The system of conciliation has also been tried in Pakistan. The Conciliation Courts Ordinance was promulgated in 1961. The Ordinance brought about important changes in regard to settlement and adjudication of petty civil and criminal cases. Primarily the role of the court is to conciliate between the parties and that is why it has been given the name of the Conciliation Court.

The Chairman has to constitute the Court every time a case is brought to him for settlement. Each of the parties to the dispute has to nominate two representatives out of whom one must be a member of the Union Council concerned. So, the constitution of the Court varies with each case. The system of settlement of petty disputes through local tribunals has also been extended to urban areas. The Report of the Pakistan Law Reforms Commission (1969-70) published in 1970 sheds light on the working of the conciliation courts. We can do no better than reproduce two paragraphs from that Report:1

"In spite of all the objections made against the system of local tribunals, we find that the Conciliation Courts have been playing a useful role in settling disputes amicably. By and large people are satisfied with the sense of participation the system gives them and in principle the institution of Conciliation Courts is not open to any serious objection.

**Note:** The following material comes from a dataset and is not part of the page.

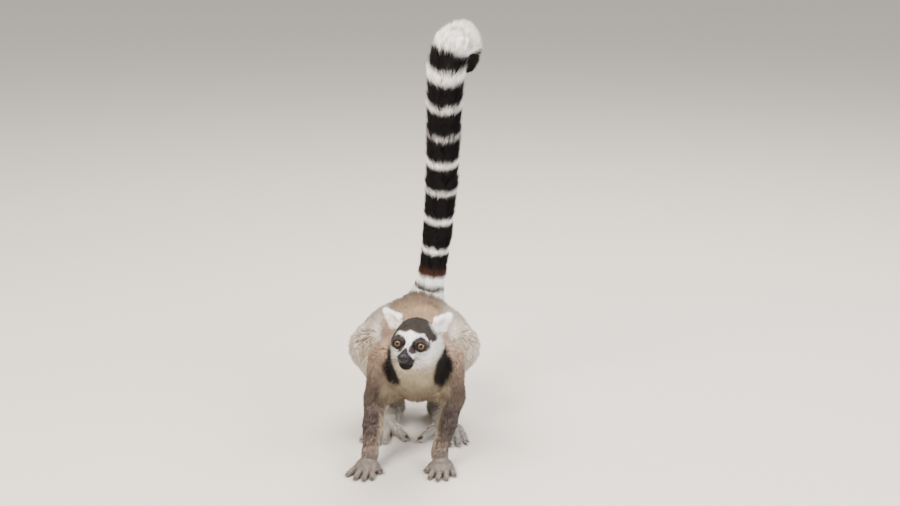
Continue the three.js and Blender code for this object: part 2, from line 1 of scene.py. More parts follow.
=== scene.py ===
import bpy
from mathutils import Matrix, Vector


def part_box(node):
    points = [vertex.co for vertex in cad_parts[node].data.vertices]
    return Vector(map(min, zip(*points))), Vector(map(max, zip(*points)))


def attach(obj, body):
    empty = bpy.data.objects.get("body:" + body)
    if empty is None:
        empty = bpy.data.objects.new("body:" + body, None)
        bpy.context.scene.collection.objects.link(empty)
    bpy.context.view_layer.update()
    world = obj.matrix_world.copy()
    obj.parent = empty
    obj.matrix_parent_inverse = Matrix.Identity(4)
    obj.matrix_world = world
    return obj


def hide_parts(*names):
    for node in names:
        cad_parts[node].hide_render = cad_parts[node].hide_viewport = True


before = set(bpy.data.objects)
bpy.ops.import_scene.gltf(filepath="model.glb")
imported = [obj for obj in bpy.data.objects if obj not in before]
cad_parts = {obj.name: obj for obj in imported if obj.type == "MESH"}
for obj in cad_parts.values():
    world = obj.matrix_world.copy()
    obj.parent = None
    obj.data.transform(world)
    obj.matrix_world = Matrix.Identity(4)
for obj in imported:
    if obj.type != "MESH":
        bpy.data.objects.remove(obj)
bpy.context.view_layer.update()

These Courts have not only provided relief to the ordinary courts but have also enabled the parties to get quicker and cheaper justice.

It will appear from Appendix I to this Chapter that each year quite a sizeable number of cases which otherwise would have come up before the regular courts both on the civil and the criminal side, have been dealt with by these Courts in both the wings of the country. In a developing society like ours where our financial resources are more needed for development projects, it will not be advisable to scrap this system as otherwise it would undoubtedly necessitate the setting up of more law courts and consequently an increase in the expenditure.

The Conciliation Courts have also saved the people from unnecessary litigation expenses because only a nominal fee is charged from the petitioner or the petition filed by him in a Conciliation Court. The parties are also saved from the expenses of engaging lawyers because the provisions of the Conciliation Courts Ordinance do not permit the appearance of legal practitioners in proceedings before a Conciliation Court. As the witnesses are available at hand, the parties do not have to incur any heavy expense for taking them to the Tehsil. Sub-divisional or the district headquarters where the courts are situated.

The criticisms levelled against the Conciliation Courts are based on comparison of these Courts with the ordinary law courts. This comparison is, however, not justifiable because the Conciliation Courts have been set up to give effect to the long established custom of settlement of disputes through mediation, arbitration and compromise, whereas the ordinary courts are primarily required to decide at matters brought before them in accordance with law. In the case of Conciliation Courts, adjudication of disputes is not the primary function.

A Conciliation Court has to adjudicate only where its efforts at conciliation have failed. In most of the cases, they do succeed in effecting conciliation between the parties. It was suggested to us that the jurisdiction of the Conciliation Court should be confined only to bringing about compromises between the parties and settling disputes through conciliation and in case of failure to let the matter to go to the regular courts for adjudication according to law.

This suggestion cannot he accepted, because a tribunal which is empowered to settle a dispute through conciliation only without having any power to decide it in few event of failure of conciliation cannot function successfully. No one would like to take a dispute before a tribunal which does not possess the power of finally determining it. It is for this reason that the village panchayats even in the earliest days enjoyed powers of deciding cases where the parties failed to reach at some settlement.

The decisions of these panchayats were always respected because the members of the panchayat enjoyed full and complete confidence of the parties. It is, therefore, not desirable to deprive the Conciliation Courts of their judicial powers and lo restrict or limit their function only to the settlement of disputes through conciliation."

1. Pakistan Law Reforms Commission Report.